Written task>
Give back the full material, exactly as it reads.

Data lines>
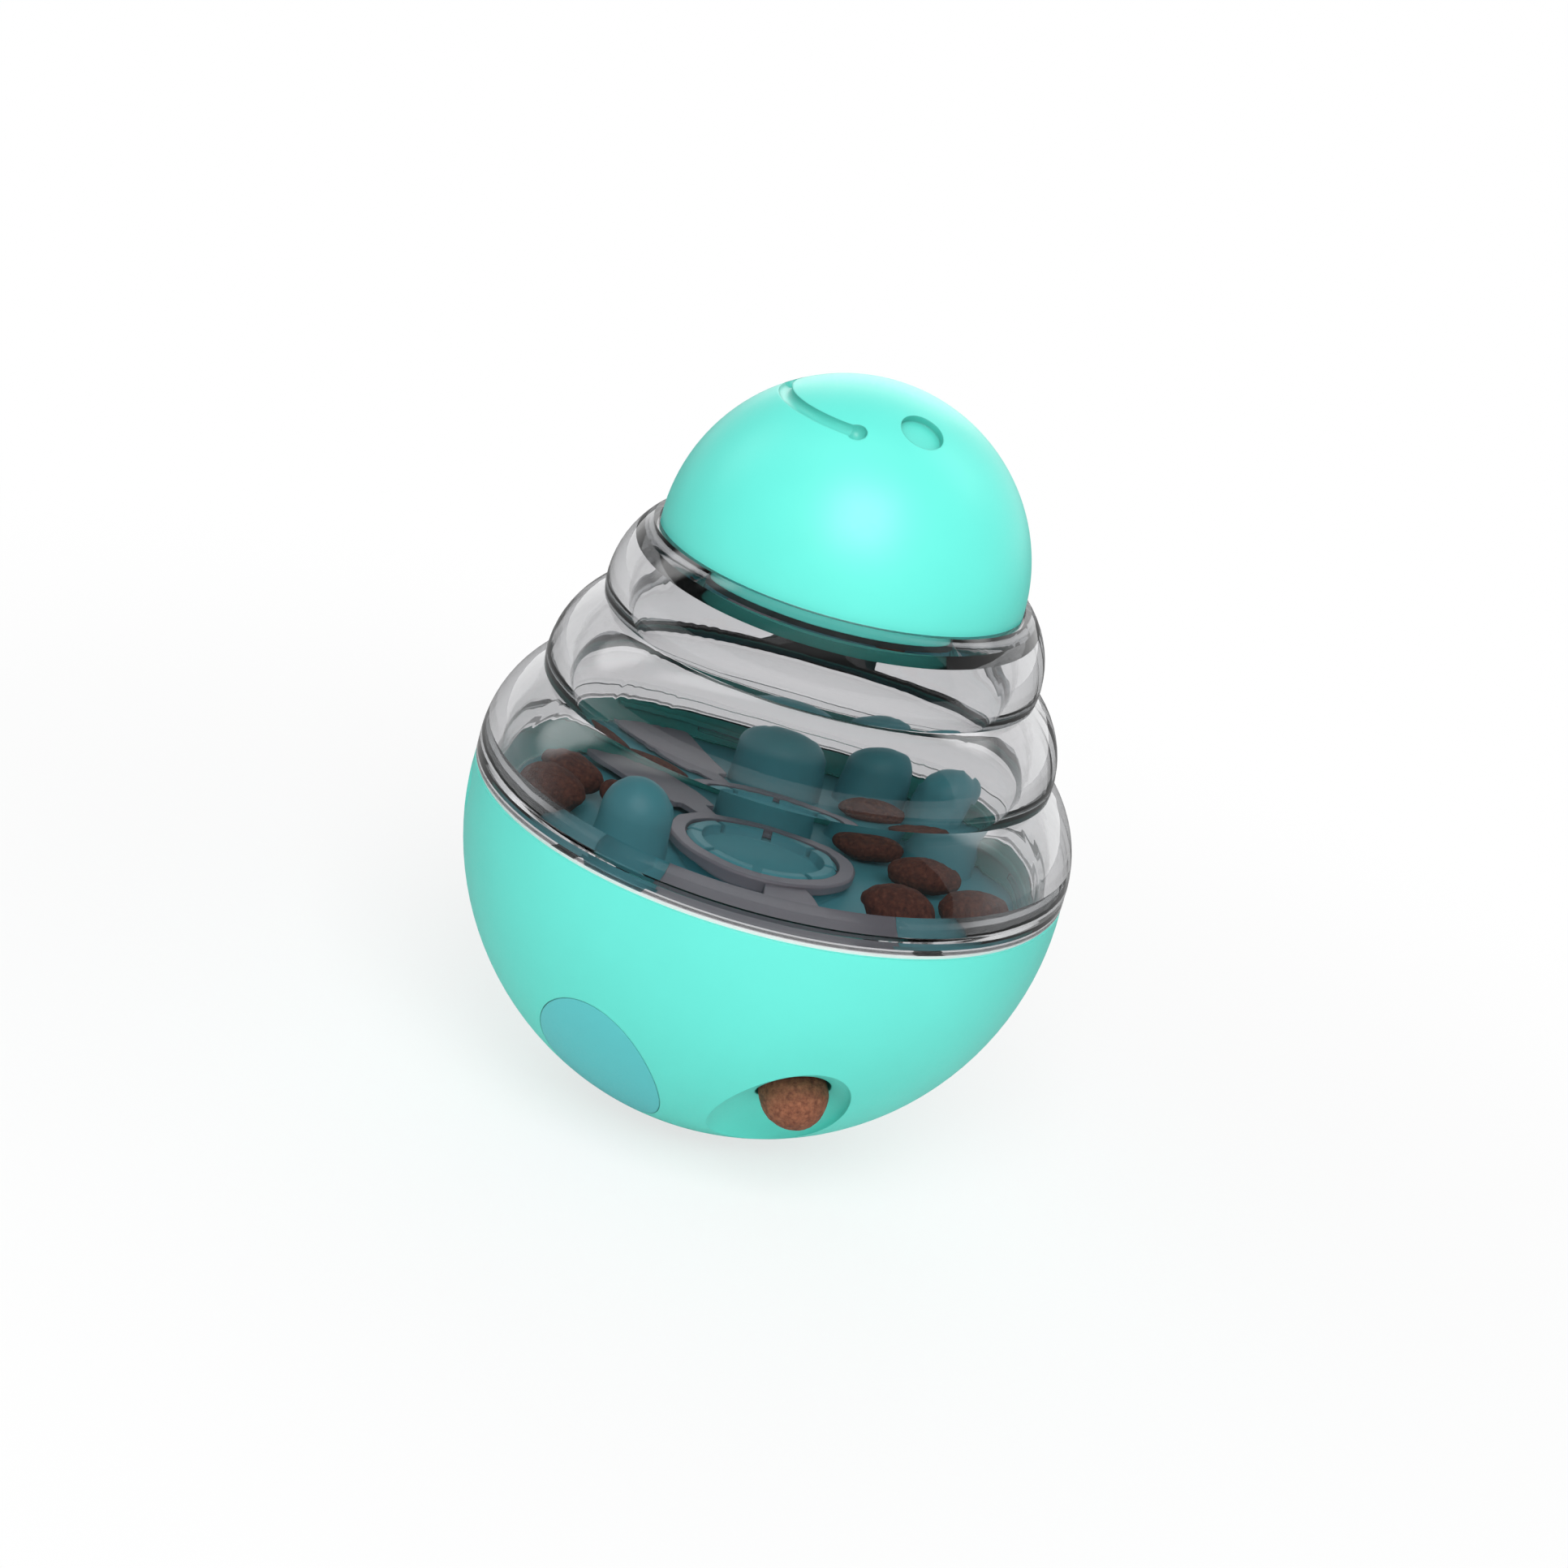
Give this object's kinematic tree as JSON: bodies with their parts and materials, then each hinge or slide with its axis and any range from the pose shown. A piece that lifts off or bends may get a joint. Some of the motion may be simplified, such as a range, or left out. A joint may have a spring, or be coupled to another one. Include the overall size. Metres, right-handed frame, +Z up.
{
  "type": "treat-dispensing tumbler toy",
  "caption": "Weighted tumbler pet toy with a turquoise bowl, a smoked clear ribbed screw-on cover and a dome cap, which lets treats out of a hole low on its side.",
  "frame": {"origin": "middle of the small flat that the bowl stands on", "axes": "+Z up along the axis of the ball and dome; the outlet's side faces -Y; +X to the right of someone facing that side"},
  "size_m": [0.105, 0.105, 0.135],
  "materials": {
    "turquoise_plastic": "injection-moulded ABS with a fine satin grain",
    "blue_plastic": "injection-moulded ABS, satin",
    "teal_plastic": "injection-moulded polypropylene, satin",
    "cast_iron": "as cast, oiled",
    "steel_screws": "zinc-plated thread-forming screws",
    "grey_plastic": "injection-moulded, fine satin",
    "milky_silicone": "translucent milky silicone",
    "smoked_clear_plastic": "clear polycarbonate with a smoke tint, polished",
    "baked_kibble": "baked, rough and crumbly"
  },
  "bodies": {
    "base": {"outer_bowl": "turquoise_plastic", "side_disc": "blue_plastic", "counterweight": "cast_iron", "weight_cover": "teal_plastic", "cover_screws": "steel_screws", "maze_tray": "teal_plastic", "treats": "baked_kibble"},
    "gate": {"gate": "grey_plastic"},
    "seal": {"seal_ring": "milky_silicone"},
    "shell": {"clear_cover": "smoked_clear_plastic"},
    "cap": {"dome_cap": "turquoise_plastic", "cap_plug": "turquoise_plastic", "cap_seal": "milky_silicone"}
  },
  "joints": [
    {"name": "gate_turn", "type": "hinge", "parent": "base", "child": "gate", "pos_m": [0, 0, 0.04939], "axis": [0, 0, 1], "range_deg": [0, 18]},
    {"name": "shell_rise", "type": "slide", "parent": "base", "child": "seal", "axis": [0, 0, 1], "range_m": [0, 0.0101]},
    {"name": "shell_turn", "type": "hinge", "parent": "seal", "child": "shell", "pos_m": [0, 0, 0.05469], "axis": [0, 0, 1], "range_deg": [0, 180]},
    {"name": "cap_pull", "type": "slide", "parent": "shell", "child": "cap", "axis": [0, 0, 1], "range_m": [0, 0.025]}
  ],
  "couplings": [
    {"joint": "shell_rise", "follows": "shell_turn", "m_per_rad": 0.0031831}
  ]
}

Output for this task>
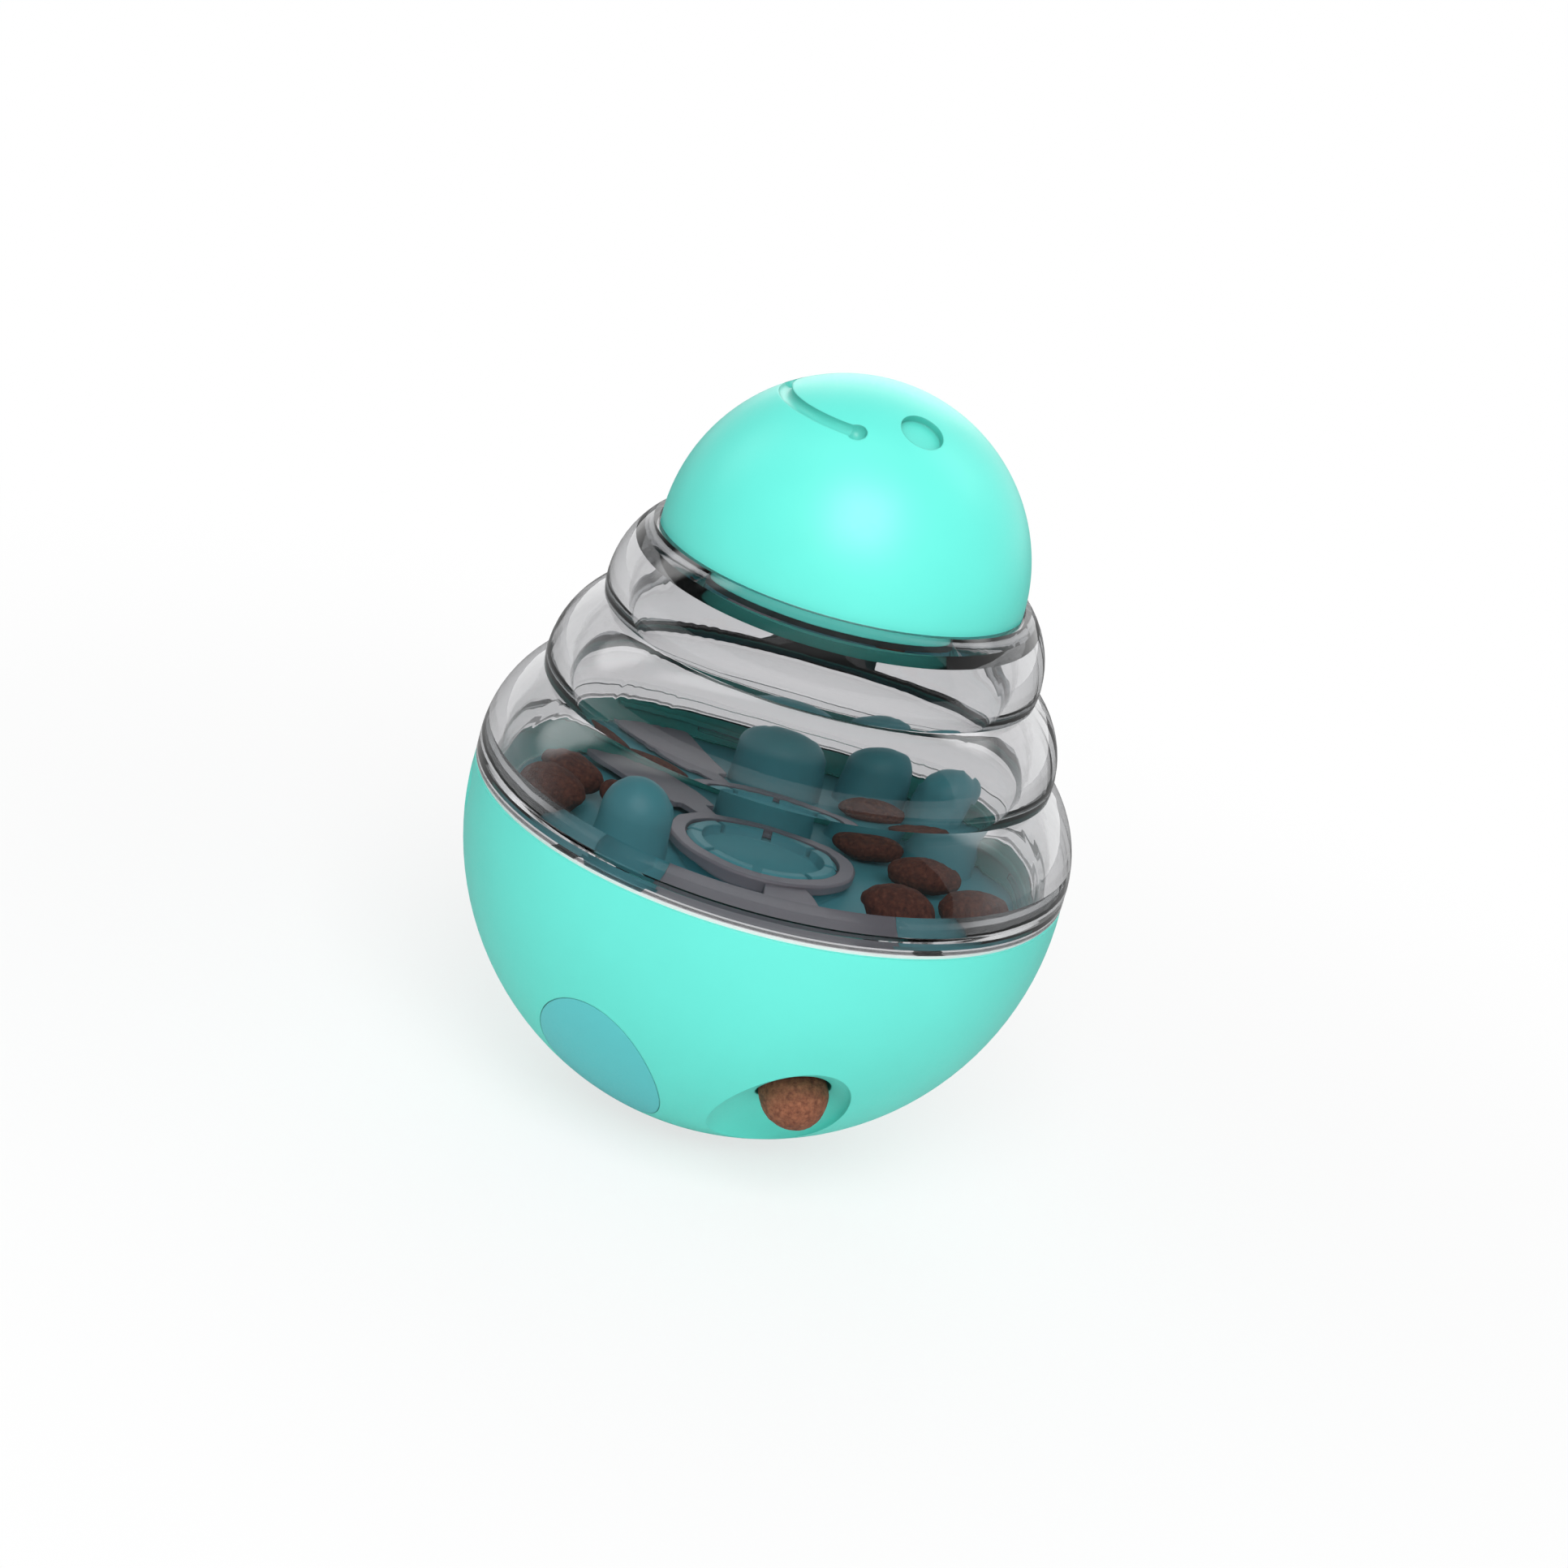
Give this object's kinematic tree as JSON: bodies with their parts and materials, then each hinge or slide with its axis and any range from the pose shown. A piece that lifts off or bends may get a joint. Some of the motion may be simplified, such as a range, or left out. A joint may have a spring, or be coupled to another one. Include the overall size. Metres, right-handed frame, +Z up.
{
  "type": "treat-dispensing tumbler toy",
  "caption": "Weighted tumbler pet toy with a turquoise bowl, a smoked clear ribbed screw-on cover and a dome cap, which lets treats out of a hole low on its side.",
  "frame": {"origin": "middle of the small flat that the bowl stands on", "axes": "+Z up along the axis of the ball and dome; the outlet's side faces -Y; +X to the right of someone facing that side"},
  "size_m": [0.105, 0.105, 0.135],
  "materials": {
    "turquoise_plastic": "injection-moulded ABS with a fine satin grain",
    "blue_plastic": "injection-moulded ABS, satin",
    "teal_plastic": "injection-moulded polypropylene, satin",
    "cast_iron": "as cast, oiled",
    "steel_screws": "zinc-plated thread-forming screws",
    "grey_plastic": "injection-moulded, fine satin",
    "milky_silicone": "translucent milky silicone",
    "smoked_clear_plastic": "clear polycarbonate with a smoke tint, polished",
    "baked_kibble": "baked, rough and crumbly"
  },
  "bodies": {
    "base": {"outer_bowl": "turquoise_plastic", "side_disc": "blue_plastic", "counterweight": "cast_iron", "weight_cover": "teal_plastic", "cover_screws": "steel_screws", "maze_tray": "teal_plastic", "treats": "baked_kibble"},
    "gate": {"gate": "grey_plastic"},
    "seal": {"seal_ring": "milky_silicone"},
    "shell": {"clear_cover": "smoked_clear_plastic"},
    "cap": {"dome_cap": "turquoise_plastic", "cap_plug": "turquoise_plastic", "cap_seal": "milky_silicone"}
  },
  "joints": [
    {"name": "gate_turn", "type": "hinge", "parent": "base", "child": "gate", "pos_m": [0, 0, 0.04939], "axis": [0, 0, 1], "range_deg": [0, 18]},
    {"name": "shell_rise", "type": "slide", "parent": "base", "child": "seal", "axis": [0, 0, 1], "range_m": [0, 0.0101]},
    {"name": "shell_turn", "type": "hinge", "parent": "seal", "child": "shell", "pos_m": [0, 0, 0.05469], "axis": [0, 0, 1], "range_deg": [0, 180]},
    {"name": "cap_pull", "type": "slide", "parent": "shell", "child": "cap", "axis": [0, 0, 1], "range_m": [0, 0.025]}
  ],
  "couplings": [
    {"joint": "shell_rise", "follows": "shell_turn", "m_per_rad": 0.0031831}
  ]
}